With the British government touting an export led recovery is there anything in the competition that might point the way ahead to grow local businesses? Evans answered: “More could be done practically rather than just saying ‘we’re a trading nation’ and all the rest of it. We’re good at getting international people in here… and that’s good because we have to be capable of working with the best- but equally we could do more in terms of assistance overseas. I’ve always found our governments to be a bit stodgy. They make a lot of noise about supporting companies internationally but you never really see it. There is more that people like Scottish Development International could do to support Scottish companies abroad. I think they should start an initiative where they celebrate the performance of Scots overseas and get people like us involved to help others export.

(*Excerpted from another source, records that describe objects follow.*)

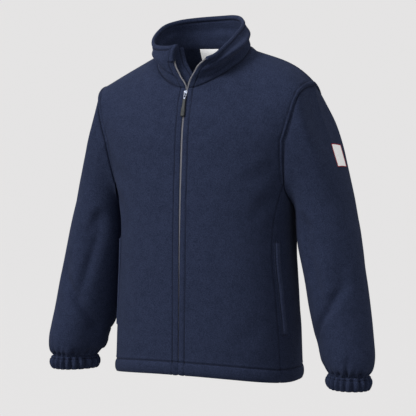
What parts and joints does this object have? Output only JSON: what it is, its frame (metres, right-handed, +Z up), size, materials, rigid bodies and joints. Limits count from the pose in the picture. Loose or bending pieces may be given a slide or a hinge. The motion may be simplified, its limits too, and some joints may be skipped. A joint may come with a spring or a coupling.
{
  "type": "fleece jacket",
  "caption": "Full-zip fleece jacket with a stand collar, gathered elasticated cuffs, a turned hem and welted side pockets, filled out as worn.",
  "frame": {"origin": "where the wearer's neck and shoulders hold it: on the middle plane, inside the neck, level with the top of the shoulder seams", "axes": "+Z up, -Y the way the wearer faces, so the zip is on the -Y side, +X to the wearer's left"},
  "size_m": [0.7764, 0.3042, 0.7972],
  "materials": {
    "fleece": "napped navy polyester fleece",
    "zip": "grey nylon coil on woven tape",
    "nickel": "plated die-cast metal",
    "rubber": "dark moulded rubber",
    "white": "woven white tape"
  },
  "bodies": {
    "jacket": {"front_left": "fleece", "front_right": "fleece", "back": "fleece", "collar": "fleece", "sleeve_left": "fleece", "sleeve_right": "fleece", "cuff_left": "fleece", "cuff_right": "fleece", "zip_left": "zip", "zip_right": "zip", "zip_guard": "fleece", "chin_guard": "fleece", "slider": "nickel", "welt_left": "fleece", "welt_right": "fleece", "neck_label": "white", "sleeve_badge": "white"},
    "pull": {"pull_tab": "nickel", "pull_grip": "rubber"}
  },
  "joints": [
    {"name": "pull_hinge", "type": "hinge", "parent": "jacket", "child": "pull", "pos_m": [0, -0.12082, -0.10916], "axis": [-1, 0, 0], "range_deg": [0, 140]}
  ]
}
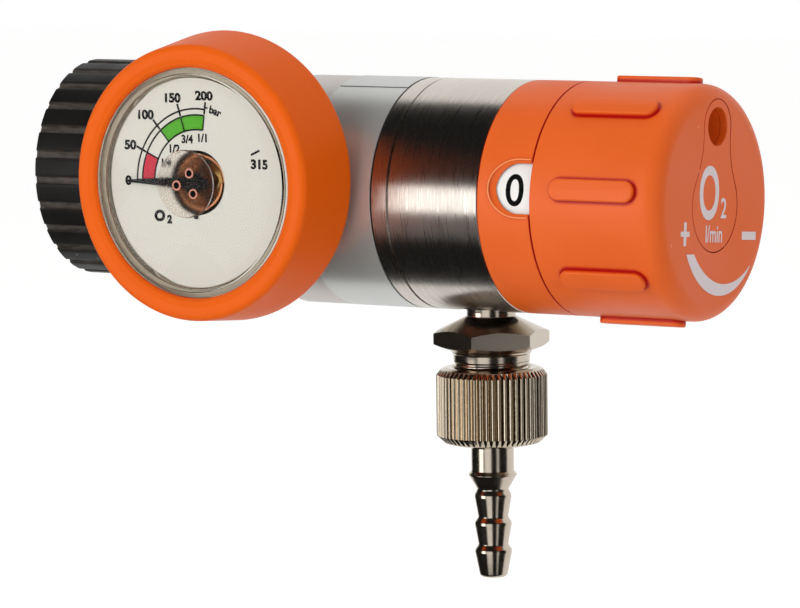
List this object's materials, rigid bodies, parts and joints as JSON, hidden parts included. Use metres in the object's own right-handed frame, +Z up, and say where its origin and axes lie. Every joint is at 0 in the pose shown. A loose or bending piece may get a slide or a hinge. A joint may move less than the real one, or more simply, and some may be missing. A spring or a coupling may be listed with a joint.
{
  "type": "oxygen regulator",
  "caption": "Gas cylinder pressure reducer with hand-tight union, guarded contents gauge, click-stop flow knob and barbed hose outlet.",
  "frame": {"origin": "centre of the front face of the inlet spigot, on the axis of the inlet union", "axes": "+X along the body from the cylinder end to the selector knob, -Y out of the gauge face, +Z up, the hose outlet pointing down along -Z"},
  "size_m": [0.1375, 0.0616, 0.1025],
  "materials": {
    "black_plastic": "ribbed matte",
    "brass": "machined",
    "satin_metal": "satin turned",
    "nickel": "nickel plated, turned",
    "plated_brass": "nickel plated, bright",
    "label_film": "silver white film",
    "orange_rubber": "satin",
    "orange_plastic": "satin",
    "white_plastic": "satin",
    "clear_lens": "clear",
    "dial_paint": "matte",
    "copper": "drawn tube",
    "seal_rubber": "matte",
    "spring_steel": "drawn wire",
    "steel": "machined",
    "sintered_bronze": "porous"
  },
  "bodies": {
    "regulator": {"union_clip": "steel", "inlet_connector": "brass", "inlet_seal": "seal_rubber", "inlet_filter": "sintered_bronze", "inlet_body": "satin_metal", "label_sleeve": "label_film", "gauge_socket": "brass", "gauge_case": "steel", "gauge_guard": "orange_rubber", "gauge_dial": "dial_paint", "gauge_lens": "clear_lens", "pointer_post": "brass", "bourdon_tube": "copper", "main_spring": "spring_steel", "outlet_body": "nickel", "flow_seal": "seal_rubber", "selector_bearing": "brass", "shaft_seal": "seal_rubber", "index_ball": "steel", "index_spring": "spring_steel", "window_collar": "orange_plastic", "outlet_fitting": "plated_brass", "outlet_washer": "seal_rubber", "relief_cap": "plated_brass", "relief_spring": "spring_steel"},
    "union": {"handwheel": "black_plastic", "union_nut": "brass"},
    "selector": {"selector_shaft": "steel", "flow_disc": "steel", "number_ring": "white_plastic", "selector_knob": "orange_plastic", "knob_cap": "orange_plastic", "knob_screw": "steel"},
    "pointer": {"gauge_pointer": "black_plastic"},
    "reducer_piston": {"piston": "brass", "piston_seat_pad": "white_plastic", "piston_head_seal": "seal_rubber", "piston_stem_seal": "seal_rubber"},
    "tail": {"hose_tail": "plated_brass", "tail_seal": "seal_rubber"},
    "clamp_nut": {"outlet_nut": "plated_brass"},
    "relief_valve": {"relief_poppet": "brass"}
  },
  "joints": [
    {"name": "handwheel_spin", "type": "hinge", "parent": "regulator", "child": "union", "pos_m": [0.008, 0, 0], "axis": [1, 0, 0], "continuous": true},
    {"name": "knob_turn", "type": "hinge", "parent": "regulator", "child": "selector", "pos_m": [0.12, 0, -0.0028], "axis": [-1, 0, 0], "range_deg": [0, 330]},
    {"name": "pointer_sweep", "type": "hinge", "parent": "regulator", "child": "pointer", "pos_m": [0.0442, -0.0348, 0.0006], "axis": [0, 1, 0], "range_deg": [0, 154.4], "stiffness_Nm_per_rad": 0.002},
    {"name": "piston_slide", "type": "slide", "parent": "regulator", "child": "reducer_piston", "axis": [-1, 0, 0], "range_m": [0, 0.0006], "stiffness_N_per_m": 4000, "deforming": ["main_spring"]},
    {"name": "tail_slide", "type": "slide", "parent": "regulator", "child": "tail", "axis": [0, 0, -1], "range_m": [0, 0.00564]},
    {"name": "nut_turn", "type": "hinge", "parent": "tail", "child": "clamp_nut", "pos_m": [0.0868, 0, -0.045], "axis": [0, 0, -1], "range_deg": [0, 1440]},
    {"name": "relief_lift", "type": "slide", "parent": "regulator", "child": "relief_valve", "axis": [0, 1, 0], "range_m": [0, 0.001], "stiffness_N_per_m": 1500, "deforming": ["relief_spring"]}
  ],
  "couplings": [
    {"joint": "nut_turn", "follows": "tail_slide", "rad_per_m": 4453}
  ]
}
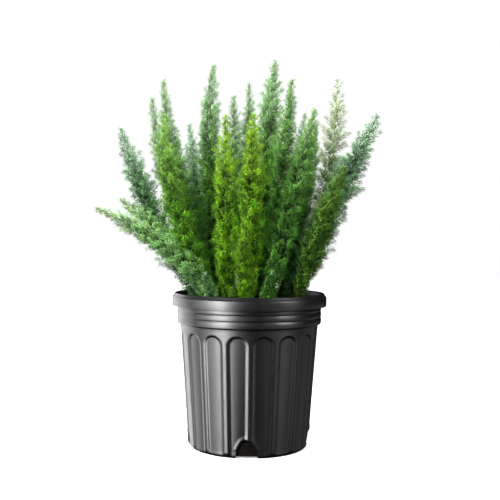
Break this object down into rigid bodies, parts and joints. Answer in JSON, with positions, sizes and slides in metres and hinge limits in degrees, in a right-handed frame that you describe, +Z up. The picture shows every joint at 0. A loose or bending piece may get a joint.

“All the western teams had Russian partners and all the Russian teams had international partners and that was very much encouraged by the Russian government so I would say in spite of what we read in the press, Moscow and Russia are open for business. We know that their law, legal and financial systems are a bit arcane and open to abuse but they want to try and do something about it and they like to work with people who have empathy for their culture and understand that that is the case.
Described as ‘a project in scale that’s somewhere between an Olympic Games and the reunification of Germany’ by former Glasgow Development Agency head Stuart Gulliver, Moscow City is anything but unambitious. Gulliver, the schemes economist, came up with this idea of a Greater Moscow Development commission where all the deals get done and completely separate from that a Greater Moscow development bank. He used the German reunification bank to explain how the Russian Government could take seed money from the oil stabilisation fund to seed some of this clean up their act and then use a Moscow Investment bank to bring in international partners and jointly finance investment in transportation and energy infrastructure to help bring the development about.
But will any of this grand vision ever be realised? Evans notes: “A lot of projects, such as an extension of the Metro system, are happening anyway, The next stage is the Moscow City Planning Department take all the work from all the teams and they start formulating the new city development plan for Moscow based on the work of all these teams and we obviously hope that the people who’ve won a prize here will be invited to participate in that.
The work is currently on display at an exhibition in Gorky Park with Evans hopeful that the winning team will be invited to contribute to a new city development plan for Moscow in the New Year.